Volto hoje ao assunto para concordar com o jornalista Eduardo Bueno, que cobra um conhecimento maior de certos personagens da História, até mesmo para justificar a denúncia contra eles. Afinal, não podemos derrubar estátuas sem saber o que elas são. Não basta saber o que significam. Aí, entra o papel extremamente pedagógico da História como ciência. Por conta disso, gostaria de fazer algumas achegas a este personagem ainda pouco conhecido e que despertou, agora, tantas paixões. De fato, Manoel de Borba Gato não se envolveu diretamente na caça ao índio. Mas…

Ele foi casado com Maria Leite, filha de outro bandeirante famoso, Fernão Dias Paes e sua esposa Maria Beting.
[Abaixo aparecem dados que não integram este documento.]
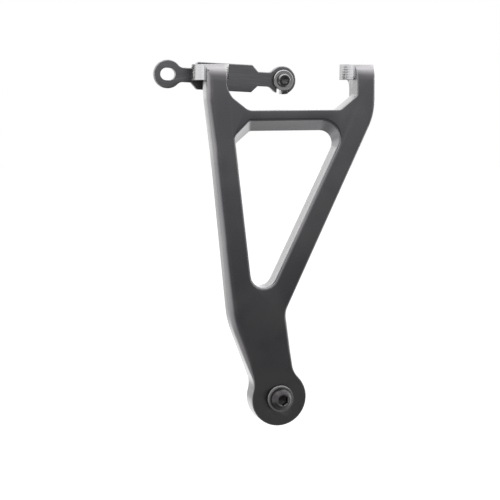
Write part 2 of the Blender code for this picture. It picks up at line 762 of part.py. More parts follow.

Este, sim, participou ou foi responsável por várias expedições, que aprisionaram milhares de indígenas, trazidos para o trabalho escravo na capitania de São Paulo e vendidos para outros pontos do litoral brasileiro. Fernão Dias agiu diretamente na destrui­ção de várias missões indígenas dos jesuítas espanhóis no sul do Brasil e no atual Uruguai. Defendeu a expulsão dos mesmos padres de São Paulo, por estes não concordarem com a escravização dos índios.
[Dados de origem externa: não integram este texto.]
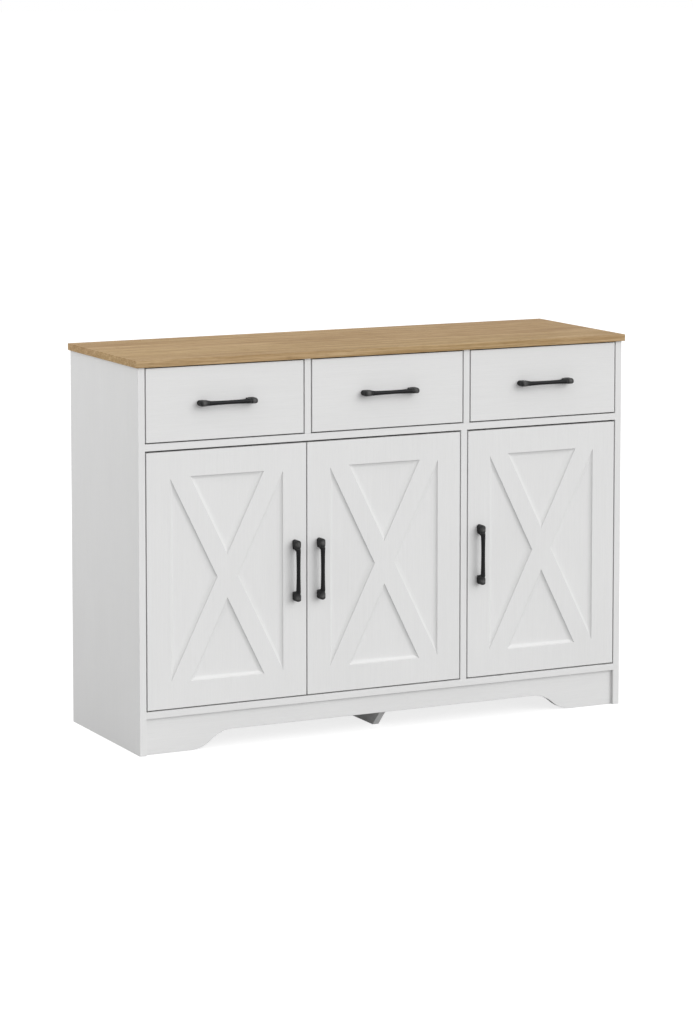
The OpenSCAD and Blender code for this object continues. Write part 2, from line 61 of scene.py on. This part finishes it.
class Graph:
    """A material's node tree, with short calls for the nodes that the surfaces share."""

    def __init__(self, name, base, roughness, metallic=0.0, specular=0.5):
        self.material = bpy.data.materials.new(name)
        self.material.use_nodes = True
        self.material.diffuse_color = (*base, 1.0)
        self.tree = self.material.node_tree
        self.shader = self.tree.nodes["Principled BSDF"]
        self.shader.inputs["Base Color"].default_value = (*base, 1.0)
        self.shader.inputs["Roughness"].default_value = roughness
        self.shader.inputs["Metallic"].default_value = metallic
        self.shader.inputs["Specular IOR Level"].default_value = specular

    def node(self, kind, inputs=(), **settings):
        made = self.tree.nodes.new(kind)
        for key, value in settings.items():
            setattr(made, key, value)
        for key, value in dict(inputs).items():
            self.feed(made.inputs[key], value)
        return made

    def feed(self, socket, value):
        if isinstance(value, bpy.types.NodeSocket):
            self.tree.links.new(value, socket)
        elif isinstance(value, (tuple, list)) and len(value) == 3 and socket.type == "RGBA":
            socket.default_value = (*value, 1.0)
        else:
            socket.default_value = value

    def math(self, operation, a, b=0.0):
        return self.node("ShaderNodeMath", {0: a, 1: b}, operation=operation).outputs[0]

    def remap(self, value, low, high, to_low=0.0, to_high=1.0):
        made = self.node("ShaderNodeMapRange", {"Value": value, "From Min": low, "From Max": high,
                                                "To Min": to_low, "To Max": to_high})
        return made.outputs["Result"]

    def mix(self, amount, a, b):
        made = self.node("ShaderNodeMix", data_type="RGBA")
        self.feed(made.inputs["Factor"], amount)
        self.feed(made.inputs["A"], a)
        self.feed(made.inputs["B"], b)
        return made.outputs["Result"]

    def noise(self, vector, detail=3.0, rough=0.5, distortion=0.0):
        made = self.node("ShaderNodeTexNoise", {"Vector": vector, "Scale": 1.0, "Detail": detail,
                                                "Roughness": rough, "Distortion": distortion})
        return made.outputs["Fac"]

    def place(self, order="XYZ"):
        """Position on the piece in metres with its axes in the given order, shifted piece by piece."""
        point = self.node("ShaderNodeTexCoord").outputs["Object"]
        shift = self.node("ShaderNodeObjectInfo").outputs["Random"]
        shifted = self.node("ShaderNodeVectorMath", {0: point}, operation="ADD")
        moves = {axis: self.math("MULTIPLY", shift, far) for axis, far in zip("XYZ", PATTERN_SHIFT)}
        offset = self.node("ShaderNodeCombineXYZ", moves)
        self.feed(shifted.inputs[1], offset.outputs[0])
        parts = self.node("ShaderNodeSeparateXYZ", {0: shifted.outputs[0]})
        axes = {"X": parts.outputs[0], "Y": parts.outputs[1], "Z": parts.outputs[2]}
        return self.node("ShaderNodeCombineXYZ", dict(zip("XYZ", (axes[a] for a in order)))).outputs[0]

    def stretch(self, vector, x, y, z):
        """A position scaled so that noise read from it has about x, y and z waves to the metre."""
        return self.node("ShaderNodeVectorMath", {0: vector, 1: (x, y, z)}, operation="MULTIPLY").outputs[0]

    def edge(self, radius, strength):
        """The given strength along the piece's edges, falling to 0 within the radius."""
        untouched, fully_worn = 0.995, 0.80
        rounded = self.node("ShaderNodeBevel", {"Radius": radius}, samples=4).outputs[0]
        flat = self.node("ShaderNodeNewGeometry").outputs["Normal"]
        turn = self.node("ShaderNodeVectorMath", {0: rounded, 1: flat}, operation="DOT_PRODUCT")
        return self.remap(turn.outputs["Value"], untouched, fully_worn, 0.0, strength)

    def finish(self, color=None, roughness=None, height=None, bump=0.2, depth=0.0005):
        if color is not None:
            self.feed(self.shader.inputs["Base Color"], color)
        if roughness is not None:
            self.feed(self.shader.inputs["Roughness"], roughness)
        if height is not None:
            made = self.node("ShaderNodeBump", {"Strength": bump, "Distance": depth, "Height": height})
            self.feed(self.shader.inputs["Normal"], made.outputs[0])
        return self.material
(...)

A estreia de Borba Gato no movimento sertanista foi na famosa expe­dição liderada pelo seu sogro, iniciada em 1674, em direção aos sertões do Sabaraboçu, em Minas, munido da patente de “Governador das esmeraldas”. Esta foi a primeira penetração oficial e organizada em território mineiro e que resultou no estabelecimento de vários pequenos núcleos de povoamento. A expedição fracassou quanto aos seus objetivos – as esmeraldas não foram encontradas – mas abriu caminho para a descoberta de ricas jazidas de ouro.

Fernão Dias morreu durante a expedição. Borba Gato e outros sertanis­tas se espalharam pela região e vieram a ser os protagonistas da descoberta do ouro. Ele e sua gente foram os primeiros a descobrir o precioso metal na região de Sabará. Até que, em 1682, chegou à região a primeira autoridade régia, enviada para impor o controle fiscal, o castelhano Dom Rodrigo de Castelo Branco. Instalou-se um clima de revolta, origem remota do que se costumou chamar de “sentimento nativista” dos paulistas contra os portugue­ses. Dom Rodrigo acabou assassinado pelo próprio Borba Gato!
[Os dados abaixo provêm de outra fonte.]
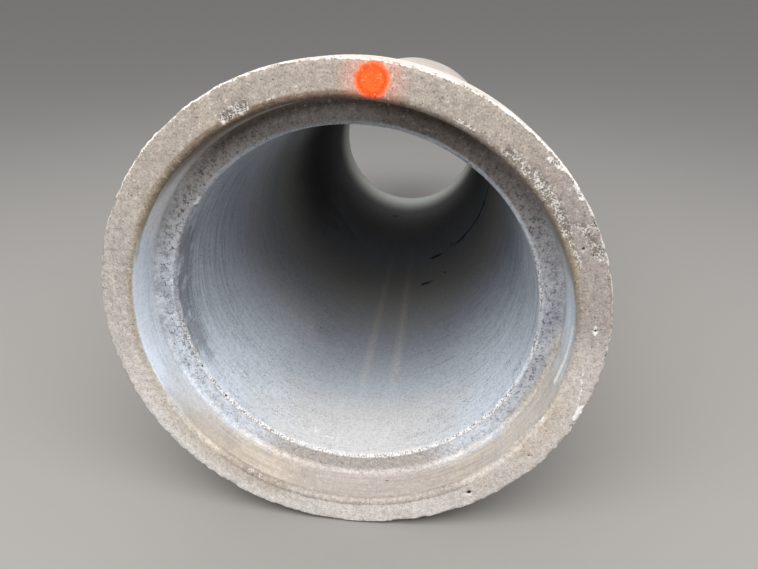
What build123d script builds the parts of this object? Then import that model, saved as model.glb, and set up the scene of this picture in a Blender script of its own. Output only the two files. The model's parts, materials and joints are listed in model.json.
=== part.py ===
"""Precast concrete culvert pipe, one casting with a bell at one end and a tongue at the other.

The pipe is drawn along +Y with its bell face at Y = 0, as a half section of the wall that is
turned about the axis. It is then laid down as it rests on a level floor: on the back corner
of the bell and the outer edge of the barrel's far end. The origin is on the floor, under the
middle of the pipe. All sizes are in millimetres and degrees.
"""
from build123d import *
from math import asin, atan2, degrees, hypot, radians, tan
import os

# Barrel: the bore and the wall round it
bore_diameter = 762.0
wall = 70.0

# Length that one pipe adds to a laid line of pipes
laying_length = 2438.4

# Socket: the recess that takes the next pipe's tongue, with a flat shoulder at its bottom
socket_depth = 88.0
shoulder_width = 48.0
joint_slope_angle = 3.25

# Bell: the ring round the socket, then a straight land and a slope down to the barrel
bell_wall = 66.0
bell_land_length = 125.0
bell_slope_angle = 30.0

# Joint: room left round the tongue for mortar or mastic, and at each of its ends
joint_side_gap = 7.0
joint_end_gap = 8.0

# Rounded corners
mouth_lip_radius = 11.0
bell_crest_radius = 40.0
bell_foot_radius = 60.0
tongue_tip_radius = 8.0

# Bevelled corners
arris_bevel = 3.0
bore_edge_bevel = 5.0
barrel_end_bevel = 5.0
inside_corner_bevel = 4.0

# Sizes that follow
bore_radius = bore_diameter / 2
barrel_radius = bore_radius + wall
joint_narrowing = socket_depth * tan(radians(joint_slope_angle))
socket_bottom_radius = bore_radius + shoulder_width
socket_mouth_radius = socket_bottom_radius + joint_narrowing
bell_radius = socket_mouth_radius + bell_wall
bell_slope_length = (bell_radius - barrel_radius) / tan(radians(bell_slope_angle))
tongue_length = socket_depth
tongue_root_radius = socket_mouth_radius - joint_side_gap
tongue_end_radius = tongue_root_radius - joint_narrowing
overall_length = laying_length + tongue_length - joint_end_gap
barrel_end = overall_length - tongue_length

# Corners of the half section: distance from the bell face, distance from the axis, how it is
# broken and by how much
corners = [
    (0, socket_mouth_radius, fillet, mouth_lip_radius),
    (0, bell_radius, chamfer, arris_bevel),
    (bell_land_length, bell_radius, fillet, bell_crest_radius),
    (bell_land_length + bell_slope_length, barrel_radius, fillet, bell_foot_radius),
    (barrel_end, barrel_radius, chamfer, barrel_end_bevel),
    (barrel_end, tongue_root_radius, chamfer, inside_corner_bevel),
    (overall_length, tongue_end_radius, fillet, tongue_tip_radius),
    (overall_length, bore_radius, chamfer, bore_edge_bevel),
    (socket_depth, bore_radius, chamfer, bore_edge_bevel),
    (socket_depth, socket_bottom_radius, chamfer, inside_corner_bevel),
]


def wall_section():
    """Half section of the wall in the YZ plane, with every corner rounded or bevelled."""
    with BuildSketch(Plane.YZ) as section:
        with BuildLine():
            Polyline(*[(along, out) for along, out, _, _ in corners], close=True)
        make_face()
        for along, out, break_corner, amount in corners:
            corner = section.vertices().sort_by_distance((along, out))[0]
            break_corner(corner, amount)
    return section.sketch


def rest_angle():
    """Slope of the floor line that touches the bell's back corner and the barrel's far edge.

    The line is tangent to the rounded crest behind the bell's land, whose arc has its centre
    one radius inside the bell, and passes through the start of the bevel at the far end.
    """
    half_turn = radians(bell_slope_angle) / 2
    crest_along = bell_land_length - bell_crest_radius * tan(half_turn)
    crest_out = bell_radius - bell_crest_radius
    edge_along = barrel_end - barrel_end_bevel
    run = edge_along - crest_along
    rise = crest_out - barrel_radius
    return degrees(atan2(rise, run) + asin(bell_crest_radius / hypot(run, rise)))


def lay_down(pipe):
    """Tip the pipe onto its two supports and put the origin on the floor under its middle."""
    lying = Rot(-rest_angle(), 0, 0) * pipe
    box = lying.bounding_box()
    return Pos(0, -box.center().Y, -box.min.Z) * lying


culvert_pipe = lay_down(revolve(wall_section(), axis=Axis.Y))

os.makedirs("parts", exist_ok=True)
export_step(culvert_pipe, "parts/culvert_pipe.step")
print(f"overall length {overall_length:.1f}, bell diameter {2 * bell_radius:.1f}")
print(f"rest angle {rest_angle():.3f} degrees")
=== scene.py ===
"""Looks of the concrete culvert pipe: one weathered casting, a pale floor, soft light and the camera.

Lengths are in metres. A place on the pipe is given in the pipe's own frame: a clock angle in
degrees, clockwise from the top as seen from the bell's end, a distance from the pipe's axis
(out) and a distance behind the bell face (along). The pipe's own X points right, its Y along
the pipe and its Z up.
"""
import json
from collections import namedtuple
from math import cos, pi, radians, sin, tan

import bpy
import numpy as np
from mathutils import Euler, Matrix, Vector, noise


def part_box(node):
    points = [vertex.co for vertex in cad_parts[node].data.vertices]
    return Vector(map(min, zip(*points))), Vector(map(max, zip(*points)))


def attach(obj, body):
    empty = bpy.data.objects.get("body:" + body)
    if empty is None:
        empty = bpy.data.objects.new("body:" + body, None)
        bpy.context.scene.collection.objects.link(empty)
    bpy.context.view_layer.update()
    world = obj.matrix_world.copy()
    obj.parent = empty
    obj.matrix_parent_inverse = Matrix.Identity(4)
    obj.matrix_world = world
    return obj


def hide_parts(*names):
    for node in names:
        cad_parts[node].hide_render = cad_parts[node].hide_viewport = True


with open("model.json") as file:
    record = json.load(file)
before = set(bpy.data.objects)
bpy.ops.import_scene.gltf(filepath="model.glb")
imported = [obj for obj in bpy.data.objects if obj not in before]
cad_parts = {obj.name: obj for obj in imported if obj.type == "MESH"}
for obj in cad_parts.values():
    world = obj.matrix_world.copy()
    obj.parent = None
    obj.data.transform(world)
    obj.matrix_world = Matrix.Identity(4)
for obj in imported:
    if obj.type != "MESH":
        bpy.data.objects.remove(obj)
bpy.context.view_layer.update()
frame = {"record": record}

# Sizes from the frame
mounts = {mount["name"]: mount for mount in frame["record"]["mounts"]}
face_centre = Vector(mounts["socket"]["pos_m"])
pipe_axis = Vector(mounts["tongue"]["axis"])
bore_radius = mounts["bore"]["dims"]["r_mm"] / 1000
barrel_radius = mounts["barrel_outside"]["dims"]["r_mm"] / 1000
overall_length = (Vector(mounts["tongue"]["pos_m"]) - face_centre).length
bell_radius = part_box("culvert_pipe")[1].x

# The pipe's own frame, with its origin at the middle of the bell face
right = Vector((1, 0, 0))
PIPE = Matrix((right, pipe_axis, right.cross(pipe_axis))).transposed().to_4x4()
PIPE.translation = face_centre

# Sizes of the joint and the bell
socket_depth = 0.088
socket_mouth_radius = 0.434
joint_slope_angle = 3.25
joint_side_gap = 0.007
bell_land_length = 0.125
bell_slope_angle = 30

# Rounded and bevelled corners
mouth_lip_radius = 0.011
bell_crest_radius = 0.040
bell_foot_radius = 0.060
tongue_tip_radius = 0.008
arris_bevel = 0.003
bore_edge_bevel = 0.005
barrel_end_bevel = 0.005
inside_corner_bevel = 0.004

# Sizes that follow
joint_narrowing = socket_depth * tan(radians(joint_slope_angle))
socket_bottom_radius = socket_mouth_radius - joint_narrowing
bell_end = bell_land_length + (bell_radius - barrel_radius) / tan(radians(bell_slope_angle))
tongue_root_radius = socket_mouth_radius - joint_side_gap
tongue_end_radius = tongue_root_radius - joint_narrowing
barrel_end = overall_length - socket_depth

# Points in a ring of the mesh, and the places along the bore from which it is coarser
FINE = 960
MEDIUM = 480
COARSE = 240
bore_medium_from = 0.25
bore_coarse_from = 0.50

# A corner of the wall's section: its place, the radius of its round or the size of its bevel,
# and the steps across it. Then the stretch from there to the next corner: its zone, the
# distance from ring to ring and the points in a ring.
Corner = namedtuple("Corner", "along out round bevel steps zone spacing points")
SECTION = [
    Corner(0, bell_radius, 0, arris_bevel, 3, "face", 0.0040, FINE),
    Corner(0, socket_mouth_radius, mouth_lip_radius, 0, 5, "socket", 0.0055, MEDIUM),
    Corner(socket_depth, socket_bottom_radius, 0, inside_corner_bevel, 2, "shoulder", 0.0055, FINE),
    Corner(socket_depth, bore_radius, 0, bore_edge_bevel, 4, "bore", 0.011, MEDIUM),
    Corner(bore_medium_from, bore_radius, 0, 0, 0, "bore", 0.018, MEDIUM),
    Corner(bore_coarse_from, bore_radius, 0, 0, 0, "bore", 0.045, COARSE),
    Corner(overall_length, bore_radius, 0, bore_edge_bevel, 2, "outside", 0.007, MEDIUM),
    Corner(overall_length, tongue_end_radius, tongue_tip_radius, 0, 3, "outside", 0.010, MEDIUM),
    Corner(barrel_end, tongue_root_radius, 0, inside_corner_bevel, 1, "outside", 0.005, MEDIUM),
    Corner(barrel_end, barrel_radius, 0, barrel_end_bevel, 2, "outside", 0.045, COARSE),
    Corner(bell_end, barrel_radius, bell_foot_radius, 0, 4, "outside", 0.015, MEDIUM),
    Corner(bell_land_length, bell_radius, bell_crest_radius, 0, 3, "outside", 0.014, MEDIUM),
]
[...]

Por conta desse crime, o Borba sumiu do mapa por dezoito anos. Inter­nou-se no sertão do Rio Doce. Pelas poucas informações disponíveis, tudo indica que passou a conviver “pacificamente” com os índios. Dizem que até se tornou um deles… Reapareceu em São Paulo em 1700. Entregou amostras de ouro ao governador Artur de Sá e Menezes. Já havia sido perdoado do crime em 1698. Passou a ser nomeado para importantes cargos. Quando fa­leceu, em 1718, ocupava o cargo de juiz ordinário de Sabará. Ele foi a grande figura do poder colonial na região do Rio das Velhas.

Papel de destaque ele ocupou também na primeira revolta que eclodiu nas Minas em 1708, a Guerra dos Emboabas. Tomou partido dos paulistas contra os partugueses e os baianos, chefiados pelo super-latifundiário Mano­el Nunes Viana e pelo padre Antonio Corvelo. Borba Gato sempre foi a ponta de lança dos paulistas frente à expansão baiana que vinha pelo norte, pelos vales do São Francisco e seus afluentes.

Sua relação “pacífica” com os índios é explicada por alguns histo­riadores. Segundo estes, os índios da região de Minas, onde circulava o Borba Gato, eram os de “língua travada” (tapuias) e não os de “línguaboa” (tupis). Essa distinção se referia a uma diferenciação cultural entre os indí­genas do Brasil. Os tapuias eram coletores e caçadores, não eram agriculto­res. Assim, não eram reduzidos à escravidão com lucro efetivo. Com certeza, o Borba Gato desistira de escravizá-los porque não via utilidade nisso, como afirma Eduardo Bueno.